Consultante spécialisée en gestion financière auprès de la Banque mondiale, son autre rêve ou challenge est de servir de modèle pour la génération, notamment féminine. Elle souhaite partager son expérience en les conseillant, voire les inciter à faire des études longues. Et se mettre en tête, dès le bas âge, qu’il existe une autre voie beaucoup plus sûre que le salariat. Pour ce faire, Sidibé Fatoumata Cissé dispense, pendant ses temps libres, des cours d’analyse et de gestion financière à l’école supérieure de gestion (ESG), cela depuis 2008.
Ses expertises avérées ont participé à sa notoriété au plan national, régional et international. Elle est membre, depuis 2012, du conseil d’administration de la Fédération internationale des experts comptables francophones (Fidef).
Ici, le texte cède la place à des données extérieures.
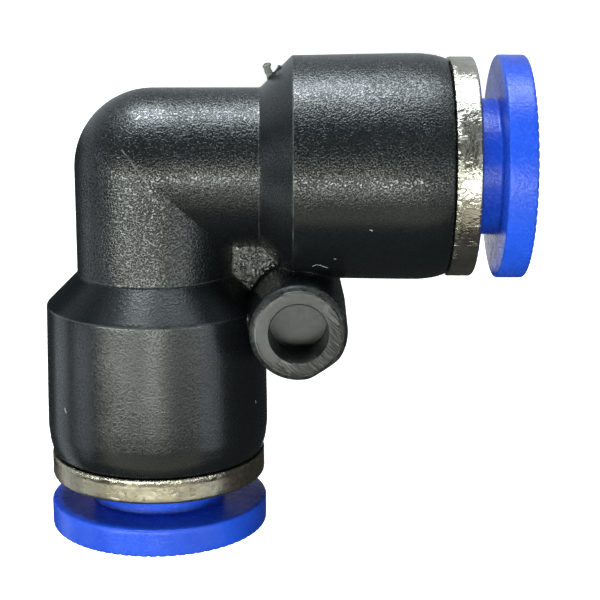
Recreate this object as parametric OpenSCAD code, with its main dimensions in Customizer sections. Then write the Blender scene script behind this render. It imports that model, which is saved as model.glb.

Adhérent au bureau du Conseil comptable ouest-africain (CCOA), organe de normalisation comptable de l’Uemoa de 2010-2013, elle est également membre du Conseil permanent de la profession comptable de l’Uemoa, depuis 2015. Elle a présidé l’Association of accountancy bodies in west african (ABWA) de 2015 à 2017.
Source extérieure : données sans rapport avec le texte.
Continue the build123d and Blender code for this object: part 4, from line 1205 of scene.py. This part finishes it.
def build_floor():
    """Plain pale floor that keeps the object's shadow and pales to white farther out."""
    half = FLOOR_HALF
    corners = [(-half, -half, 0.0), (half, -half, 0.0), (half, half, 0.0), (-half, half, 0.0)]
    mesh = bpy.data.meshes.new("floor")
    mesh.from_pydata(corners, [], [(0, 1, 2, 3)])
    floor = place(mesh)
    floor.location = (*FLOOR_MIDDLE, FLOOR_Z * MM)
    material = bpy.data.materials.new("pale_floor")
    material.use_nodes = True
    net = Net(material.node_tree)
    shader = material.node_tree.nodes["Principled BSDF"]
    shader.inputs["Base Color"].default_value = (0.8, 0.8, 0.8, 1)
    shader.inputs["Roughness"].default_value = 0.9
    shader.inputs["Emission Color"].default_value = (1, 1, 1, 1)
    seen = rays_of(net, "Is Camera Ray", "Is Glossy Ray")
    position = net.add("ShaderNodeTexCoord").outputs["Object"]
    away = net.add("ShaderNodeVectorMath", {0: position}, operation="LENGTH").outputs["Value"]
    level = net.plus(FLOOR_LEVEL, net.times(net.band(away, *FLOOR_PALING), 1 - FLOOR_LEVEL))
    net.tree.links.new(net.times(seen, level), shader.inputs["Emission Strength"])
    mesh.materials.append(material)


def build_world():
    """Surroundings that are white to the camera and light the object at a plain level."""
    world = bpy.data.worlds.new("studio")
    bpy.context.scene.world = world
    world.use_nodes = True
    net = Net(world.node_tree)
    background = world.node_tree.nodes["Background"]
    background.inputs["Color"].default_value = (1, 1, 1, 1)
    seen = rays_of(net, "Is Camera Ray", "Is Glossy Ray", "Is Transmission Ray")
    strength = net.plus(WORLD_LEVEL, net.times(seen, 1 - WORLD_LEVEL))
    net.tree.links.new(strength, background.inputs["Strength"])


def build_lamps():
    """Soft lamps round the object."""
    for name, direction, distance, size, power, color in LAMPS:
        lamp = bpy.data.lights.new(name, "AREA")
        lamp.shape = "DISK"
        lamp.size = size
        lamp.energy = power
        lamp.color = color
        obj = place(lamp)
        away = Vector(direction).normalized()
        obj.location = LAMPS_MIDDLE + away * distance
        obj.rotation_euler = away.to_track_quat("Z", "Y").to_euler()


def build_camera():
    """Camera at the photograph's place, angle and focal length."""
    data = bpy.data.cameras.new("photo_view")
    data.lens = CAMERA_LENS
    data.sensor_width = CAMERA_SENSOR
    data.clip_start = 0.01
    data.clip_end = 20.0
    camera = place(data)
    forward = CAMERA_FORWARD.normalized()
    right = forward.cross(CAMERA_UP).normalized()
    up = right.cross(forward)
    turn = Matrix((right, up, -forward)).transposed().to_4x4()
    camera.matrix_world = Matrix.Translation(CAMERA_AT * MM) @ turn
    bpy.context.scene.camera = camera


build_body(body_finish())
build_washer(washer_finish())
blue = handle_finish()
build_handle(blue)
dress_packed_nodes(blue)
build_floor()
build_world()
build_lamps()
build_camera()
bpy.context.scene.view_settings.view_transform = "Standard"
Ces multiples occupations qu’elle assure avec responsabilité ne semblent pas l’écarter de l’essentiel : la famille. L’experte comptable arrive à concilier le travail et la vie de foyer sans trop de difficulté. «Il s’agit d’une question d’organisation. J’ai mes heures de famille et de travail», explique la mère de quatre enfants. Aussi, le Mali a une culture de famille unique. Quand on n’est pas là, il y aura toujours un membre de la famille qui est chez toi et qui prendra bien soin de ton foyer.